_Directions:_ Check every line below for the word "imported" and show those that hold it.

Object modeling scripts:
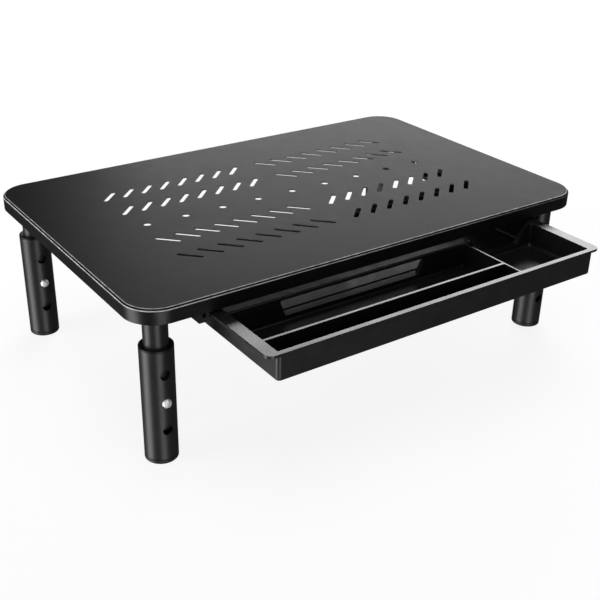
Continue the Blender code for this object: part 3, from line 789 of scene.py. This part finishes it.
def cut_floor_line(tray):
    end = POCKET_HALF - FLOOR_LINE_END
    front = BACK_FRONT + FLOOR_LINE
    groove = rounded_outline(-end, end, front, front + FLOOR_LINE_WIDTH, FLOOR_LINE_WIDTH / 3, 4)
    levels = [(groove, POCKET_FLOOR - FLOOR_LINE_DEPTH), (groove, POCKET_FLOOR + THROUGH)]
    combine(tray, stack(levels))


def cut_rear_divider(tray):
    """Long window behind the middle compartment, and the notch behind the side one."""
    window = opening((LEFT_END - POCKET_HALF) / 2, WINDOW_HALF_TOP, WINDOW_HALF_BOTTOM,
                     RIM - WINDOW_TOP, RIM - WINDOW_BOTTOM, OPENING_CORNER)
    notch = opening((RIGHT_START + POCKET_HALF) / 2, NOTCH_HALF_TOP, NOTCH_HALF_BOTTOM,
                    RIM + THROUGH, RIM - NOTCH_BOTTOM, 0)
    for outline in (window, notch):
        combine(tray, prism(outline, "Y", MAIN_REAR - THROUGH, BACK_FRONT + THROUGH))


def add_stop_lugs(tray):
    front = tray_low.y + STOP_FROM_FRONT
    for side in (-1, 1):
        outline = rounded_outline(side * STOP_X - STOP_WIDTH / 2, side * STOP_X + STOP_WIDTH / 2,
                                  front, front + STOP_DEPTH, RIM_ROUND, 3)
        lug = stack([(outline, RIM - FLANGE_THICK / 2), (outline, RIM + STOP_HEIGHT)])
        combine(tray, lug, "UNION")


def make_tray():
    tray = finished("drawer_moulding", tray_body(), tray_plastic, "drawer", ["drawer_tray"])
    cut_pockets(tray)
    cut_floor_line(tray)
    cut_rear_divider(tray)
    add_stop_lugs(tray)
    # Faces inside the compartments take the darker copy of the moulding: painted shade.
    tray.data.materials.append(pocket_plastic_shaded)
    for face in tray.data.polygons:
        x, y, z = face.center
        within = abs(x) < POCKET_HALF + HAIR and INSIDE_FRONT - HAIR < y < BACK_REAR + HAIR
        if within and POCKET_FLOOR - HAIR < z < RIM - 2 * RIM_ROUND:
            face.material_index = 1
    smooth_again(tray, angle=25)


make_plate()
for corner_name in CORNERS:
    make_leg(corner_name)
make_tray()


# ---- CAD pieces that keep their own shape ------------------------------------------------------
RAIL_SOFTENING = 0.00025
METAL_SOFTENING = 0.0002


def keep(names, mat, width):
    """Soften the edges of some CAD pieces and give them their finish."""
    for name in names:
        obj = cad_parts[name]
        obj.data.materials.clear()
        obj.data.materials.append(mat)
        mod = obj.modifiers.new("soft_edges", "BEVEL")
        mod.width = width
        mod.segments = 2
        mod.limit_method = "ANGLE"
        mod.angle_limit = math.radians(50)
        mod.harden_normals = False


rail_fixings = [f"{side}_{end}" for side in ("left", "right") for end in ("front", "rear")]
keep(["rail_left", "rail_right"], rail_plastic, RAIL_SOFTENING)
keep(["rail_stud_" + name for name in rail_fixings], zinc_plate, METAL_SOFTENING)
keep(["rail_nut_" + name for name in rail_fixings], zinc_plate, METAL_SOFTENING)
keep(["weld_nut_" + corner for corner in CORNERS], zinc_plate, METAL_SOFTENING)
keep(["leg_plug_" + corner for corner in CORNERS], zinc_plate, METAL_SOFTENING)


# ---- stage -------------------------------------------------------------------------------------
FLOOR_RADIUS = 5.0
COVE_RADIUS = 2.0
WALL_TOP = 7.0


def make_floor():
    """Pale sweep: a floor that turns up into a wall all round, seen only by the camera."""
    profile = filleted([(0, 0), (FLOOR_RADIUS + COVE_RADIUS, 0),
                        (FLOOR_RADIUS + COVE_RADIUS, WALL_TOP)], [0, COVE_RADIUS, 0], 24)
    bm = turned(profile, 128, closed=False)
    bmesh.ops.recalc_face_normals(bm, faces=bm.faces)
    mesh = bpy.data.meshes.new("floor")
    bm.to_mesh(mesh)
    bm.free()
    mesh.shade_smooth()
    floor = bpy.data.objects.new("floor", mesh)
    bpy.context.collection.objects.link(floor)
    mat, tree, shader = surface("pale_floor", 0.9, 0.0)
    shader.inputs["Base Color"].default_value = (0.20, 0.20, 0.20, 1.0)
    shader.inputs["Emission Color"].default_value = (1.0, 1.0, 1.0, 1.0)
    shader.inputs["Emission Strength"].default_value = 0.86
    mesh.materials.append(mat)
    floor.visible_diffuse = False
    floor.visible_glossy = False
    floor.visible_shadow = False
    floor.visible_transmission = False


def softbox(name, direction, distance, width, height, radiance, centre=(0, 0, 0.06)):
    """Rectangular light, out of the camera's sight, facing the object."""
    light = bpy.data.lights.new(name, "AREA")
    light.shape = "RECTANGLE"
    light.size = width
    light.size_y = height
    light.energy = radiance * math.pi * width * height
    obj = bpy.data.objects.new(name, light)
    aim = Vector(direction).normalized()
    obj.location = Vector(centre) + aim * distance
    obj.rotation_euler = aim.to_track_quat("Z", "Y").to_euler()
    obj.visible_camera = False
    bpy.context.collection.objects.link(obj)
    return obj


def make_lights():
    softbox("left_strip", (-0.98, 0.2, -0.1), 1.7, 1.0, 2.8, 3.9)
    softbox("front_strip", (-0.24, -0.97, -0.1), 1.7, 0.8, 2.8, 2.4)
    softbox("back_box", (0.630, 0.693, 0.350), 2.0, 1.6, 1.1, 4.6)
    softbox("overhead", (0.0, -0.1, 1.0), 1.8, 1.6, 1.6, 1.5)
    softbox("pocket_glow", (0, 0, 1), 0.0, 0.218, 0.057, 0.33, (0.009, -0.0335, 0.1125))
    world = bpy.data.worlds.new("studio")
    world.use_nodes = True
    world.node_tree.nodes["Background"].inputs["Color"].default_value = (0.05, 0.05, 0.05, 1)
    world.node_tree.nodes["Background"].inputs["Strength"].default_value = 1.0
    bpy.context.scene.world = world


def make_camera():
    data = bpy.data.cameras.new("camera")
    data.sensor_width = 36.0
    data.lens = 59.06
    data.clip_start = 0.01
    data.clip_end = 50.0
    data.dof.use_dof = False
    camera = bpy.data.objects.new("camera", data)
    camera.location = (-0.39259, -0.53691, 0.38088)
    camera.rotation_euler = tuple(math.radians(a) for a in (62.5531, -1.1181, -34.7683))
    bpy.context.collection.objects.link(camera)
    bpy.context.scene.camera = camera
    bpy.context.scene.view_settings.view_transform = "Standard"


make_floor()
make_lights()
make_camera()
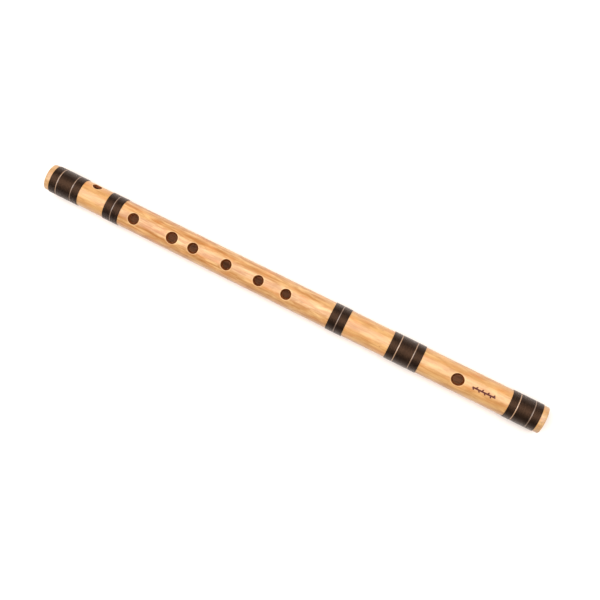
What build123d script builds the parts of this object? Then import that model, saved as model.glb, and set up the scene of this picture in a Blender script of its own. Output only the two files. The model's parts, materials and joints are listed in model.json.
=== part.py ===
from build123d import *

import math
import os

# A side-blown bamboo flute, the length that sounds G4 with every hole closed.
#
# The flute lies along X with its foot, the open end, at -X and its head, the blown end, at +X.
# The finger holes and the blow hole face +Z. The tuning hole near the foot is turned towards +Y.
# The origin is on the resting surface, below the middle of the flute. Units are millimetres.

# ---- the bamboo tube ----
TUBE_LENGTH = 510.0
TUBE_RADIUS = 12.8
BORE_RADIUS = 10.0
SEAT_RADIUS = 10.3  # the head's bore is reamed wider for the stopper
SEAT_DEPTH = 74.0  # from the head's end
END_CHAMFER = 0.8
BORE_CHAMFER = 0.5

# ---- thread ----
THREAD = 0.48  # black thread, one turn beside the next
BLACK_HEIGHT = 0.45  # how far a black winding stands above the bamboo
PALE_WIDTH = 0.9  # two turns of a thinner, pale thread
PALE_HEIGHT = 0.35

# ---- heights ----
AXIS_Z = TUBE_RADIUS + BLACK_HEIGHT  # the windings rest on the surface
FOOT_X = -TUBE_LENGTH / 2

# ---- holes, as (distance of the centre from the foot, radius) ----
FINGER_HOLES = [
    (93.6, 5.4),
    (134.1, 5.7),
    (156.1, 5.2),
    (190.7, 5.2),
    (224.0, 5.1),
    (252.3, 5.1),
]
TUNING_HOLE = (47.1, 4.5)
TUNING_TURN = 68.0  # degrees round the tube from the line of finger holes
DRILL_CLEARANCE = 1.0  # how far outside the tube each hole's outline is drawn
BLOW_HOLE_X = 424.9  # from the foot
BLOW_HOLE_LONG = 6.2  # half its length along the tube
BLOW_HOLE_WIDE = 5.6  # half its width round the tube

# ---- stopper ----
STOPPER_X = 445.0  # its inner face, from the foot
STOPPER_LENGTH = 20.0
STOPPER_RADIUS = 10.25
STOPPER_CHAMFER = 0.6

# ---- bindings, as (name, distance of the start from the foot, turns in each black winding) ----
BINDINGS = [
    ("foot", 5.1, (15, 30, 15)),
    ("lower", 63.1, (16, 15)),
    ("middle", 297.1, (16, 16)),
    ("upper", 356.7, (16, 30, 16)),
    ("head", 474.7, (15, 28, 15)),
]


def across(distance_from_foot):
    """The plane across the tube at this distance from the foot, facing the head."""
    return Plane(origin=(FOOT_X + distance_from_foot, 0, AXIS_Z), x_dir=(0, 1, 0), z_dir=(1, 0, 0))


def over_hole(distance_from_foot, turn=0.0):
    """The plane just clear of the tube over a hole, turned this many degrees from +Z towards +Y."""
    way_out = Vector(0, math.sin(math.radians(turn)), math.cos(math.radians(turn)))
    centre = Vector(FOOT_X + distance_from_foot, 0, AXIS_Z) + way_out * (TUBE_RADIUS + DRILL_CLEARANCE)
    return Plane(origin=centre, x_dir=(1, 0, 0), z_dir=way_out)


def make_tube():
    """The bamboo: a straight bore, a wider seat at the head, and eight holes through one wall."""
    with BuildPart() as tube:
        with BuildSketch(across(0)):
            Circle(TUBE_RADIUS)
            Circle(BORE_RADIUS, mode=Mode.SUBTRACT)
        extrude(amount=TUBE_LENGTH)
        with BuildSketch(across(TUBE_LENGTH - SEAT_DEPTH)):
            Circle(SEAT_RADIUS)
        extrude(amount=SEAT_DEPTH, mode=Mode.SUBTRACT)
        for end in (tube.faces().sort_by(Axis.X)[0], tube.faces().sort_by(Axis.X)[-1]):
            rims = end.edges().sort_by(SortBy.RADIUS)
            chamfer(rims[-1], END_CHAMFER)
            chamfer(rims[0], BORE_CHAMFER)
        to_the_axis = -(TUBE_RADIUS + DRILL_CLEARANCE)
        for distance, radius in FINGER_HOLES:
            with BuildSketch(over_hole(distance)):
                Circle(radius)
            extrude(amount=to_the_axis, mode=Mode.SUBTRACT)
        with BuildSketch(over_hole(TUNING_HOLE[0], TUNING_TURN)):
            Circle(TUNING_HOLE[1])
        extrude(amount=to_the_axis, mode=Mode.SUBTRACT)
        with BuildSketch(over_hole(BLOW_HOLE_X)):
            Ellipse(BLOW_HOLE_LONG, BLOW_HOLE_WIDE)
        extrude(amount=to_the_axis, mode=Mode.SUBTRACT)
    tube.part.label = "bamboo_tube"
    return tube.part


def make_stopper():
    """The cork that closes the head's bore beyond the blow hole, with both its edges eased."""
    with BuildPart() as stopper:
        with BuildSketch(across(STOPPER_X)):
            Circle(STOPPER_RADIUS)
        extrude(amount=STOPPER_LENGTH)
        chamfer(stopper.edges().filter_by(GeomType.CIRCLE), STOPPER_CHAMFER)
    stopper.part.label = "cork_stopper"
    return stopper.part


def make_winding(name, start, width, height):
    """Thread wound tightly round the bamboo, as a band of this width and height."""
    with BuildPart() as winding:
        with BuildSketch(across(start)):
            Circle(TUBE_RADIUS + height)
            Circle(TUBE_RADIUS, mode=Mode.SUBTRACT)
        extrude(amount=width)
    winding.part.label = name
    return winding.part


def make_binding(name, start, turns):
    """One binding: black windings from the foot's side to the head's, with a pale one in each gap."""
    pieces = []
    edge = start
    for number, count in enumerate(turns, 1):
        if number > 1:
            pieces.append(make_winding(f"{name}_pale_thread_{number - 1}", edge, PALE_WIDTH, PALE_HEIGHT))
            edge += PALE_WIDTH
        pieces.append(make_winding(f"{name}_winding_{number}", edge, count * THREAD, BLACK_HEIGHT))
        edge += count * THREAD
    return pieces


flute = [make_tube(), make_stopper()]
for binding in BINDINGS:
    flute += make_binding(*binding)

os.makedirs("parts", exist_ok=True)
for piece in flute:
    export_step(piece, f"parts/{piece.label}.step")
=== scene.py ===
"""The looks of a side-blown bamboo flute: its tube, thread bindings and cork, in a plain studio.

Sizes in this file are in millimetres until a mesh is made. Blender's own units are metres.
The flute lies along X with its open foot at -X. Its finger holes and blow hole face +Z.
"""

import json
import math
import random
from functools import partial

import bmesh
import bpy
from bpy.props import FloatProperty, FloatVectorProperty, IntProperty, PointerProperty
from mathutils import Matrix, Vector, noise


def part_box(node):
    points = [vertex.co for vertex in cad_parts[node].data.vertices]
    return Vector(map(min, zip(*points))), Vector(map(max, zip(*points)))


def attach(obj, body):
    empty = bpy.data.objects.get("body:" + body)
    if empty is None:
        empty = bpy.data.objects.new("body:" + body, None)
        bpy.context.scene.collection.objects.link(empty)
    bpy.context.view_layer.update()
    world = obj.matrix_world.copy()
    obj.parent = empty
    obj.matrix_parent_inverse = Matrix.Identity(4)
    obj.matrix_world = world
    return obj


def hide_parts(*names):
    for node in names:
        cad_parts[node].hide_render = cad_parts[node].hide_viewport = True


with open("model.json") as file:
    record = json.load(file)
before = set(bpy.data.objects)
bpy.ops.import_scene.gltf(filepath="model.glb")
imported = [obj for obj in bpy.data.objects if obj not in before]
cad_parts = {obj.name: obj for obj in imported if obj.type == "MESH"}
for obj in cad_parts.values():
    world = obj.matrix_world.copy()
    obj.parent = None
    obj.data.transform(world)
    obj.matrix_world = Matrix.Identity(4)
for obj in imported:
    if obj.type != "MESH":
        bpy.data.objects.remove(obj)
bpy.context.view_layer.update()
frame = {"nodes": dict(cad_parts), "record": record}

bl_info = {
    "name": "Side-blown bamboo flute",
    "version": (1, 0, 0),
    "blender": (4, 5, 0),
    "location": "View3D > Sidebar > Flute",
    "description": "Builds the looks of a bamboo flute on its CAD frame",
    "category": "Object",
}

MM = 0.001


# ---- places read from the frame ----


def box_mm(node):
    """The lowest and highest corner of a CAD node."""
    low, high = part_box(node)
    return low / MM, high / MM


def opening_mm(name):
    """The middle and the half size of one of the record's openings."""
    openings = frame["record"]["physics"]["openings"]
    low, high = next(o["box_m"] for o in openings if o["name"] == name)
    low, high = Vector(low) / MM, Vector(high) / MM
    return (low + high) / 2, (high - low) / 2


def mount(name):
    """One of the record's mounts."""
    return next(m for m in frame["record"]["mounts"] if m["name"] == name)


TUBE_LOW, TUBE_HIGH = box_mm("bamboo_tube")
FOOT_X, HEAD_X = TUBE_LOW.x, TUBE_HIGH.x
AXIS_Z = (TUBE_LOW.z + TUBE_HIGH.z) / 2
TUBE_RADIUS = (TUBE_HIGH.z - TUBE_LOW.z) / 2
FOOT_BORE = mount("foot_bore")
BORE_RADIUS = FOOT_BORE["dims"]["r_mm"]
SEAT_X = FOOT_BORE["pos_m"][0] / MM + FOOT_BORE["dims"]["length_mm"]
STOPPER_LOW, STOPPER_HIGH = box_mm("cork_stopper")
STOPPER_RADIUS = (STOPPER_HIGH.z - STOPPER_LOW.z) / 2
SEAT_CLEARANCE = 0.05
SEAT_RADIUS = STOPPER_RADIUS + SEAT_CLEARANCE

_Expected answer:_
imported = [obj for obj in bpy.data.objects if obj not in before]
cad_parts = {obj.name: obj for obj in imported if obj.type == "MESH"}
for obj in imported:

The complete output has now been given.